Of Miller's emergence as a starter, Jorgensen, a senior, says, "The more I want my job back, the better Chris is going to get." Jorgensen, of Ontario, Ore., is at once an overachiever and a prankster whose practical joking once got him taped to a goal post and covered with molasses and feathers. Says flanker and offensive captain Lew Barnes, perhaps more revealingly than intended, "Jorgie has everything you want in a quarterback—leadership and all the guts. He's just missing the ability."
Size—certainly not ability—is about all Barnes is missing. He's 5'9", 164 pounds, and he can run the 40 in a 4.4 clip. Coming off a season of 30 catches, with an average of 20.8 yards per reception, he's Oregon's best All-America candidate and the most exciting. "He's the most talented receiver I've ever been around at college level," says Brooks. "If we don't do everything we can to get the ball in his hands, we're stupid." Against Pacific, the Ducks' first play was a double reverse to Barnes that went for 24 yards.
If Barnes was a known quantity, Dean Otto, a 22-year-old former rugby player from South Africa who came to Eugene in May for an extended visit with a cousin, is pure serendipity.

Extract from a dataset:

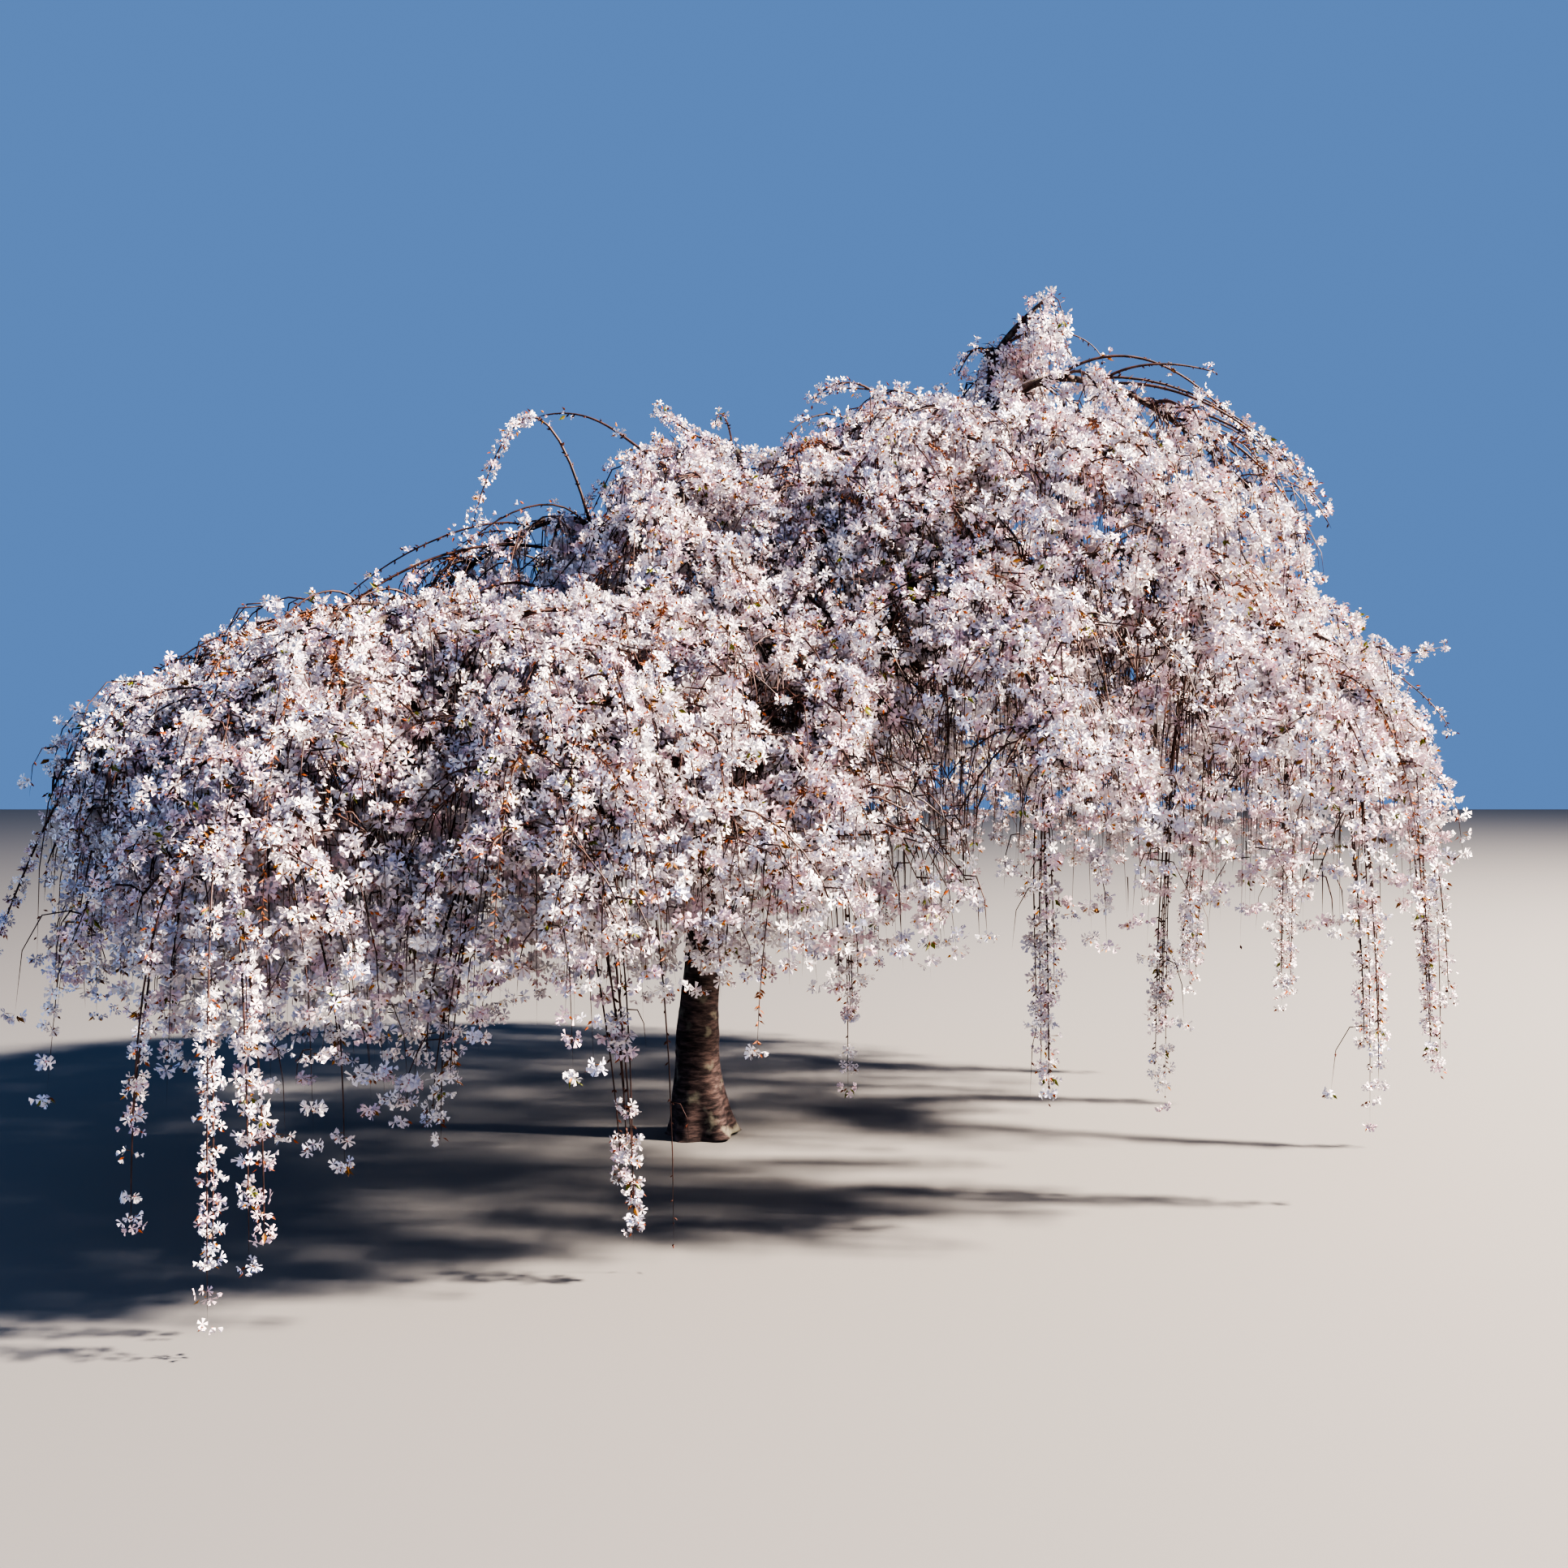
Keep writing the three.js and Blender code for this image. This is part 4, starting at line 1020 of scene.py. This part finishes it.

Otto had never even seen a football game when he showed up at Oregon's practice field in late August after being encouraged by some players who'd seen him practicing rugby kicks back in June. Brooks, desperate for a kickoff man who could get the ball into the end zone with some height on the kick, gave him a look-see three days before the Long Beach opener.
"Wednesday before the first match, I decided to have a go," is the way Otto puts it. "They were pretty keen to have me, actually." In the Long Beach game, three of his five kickoffs landed in the end zone. Brooks promptly gave him a four-year scholarship.
Eugene has always been keen on the Ducks and if the team stays hot, who could blame a Eugenian for revving up the old chainsaw? In the privacy of his home, of course.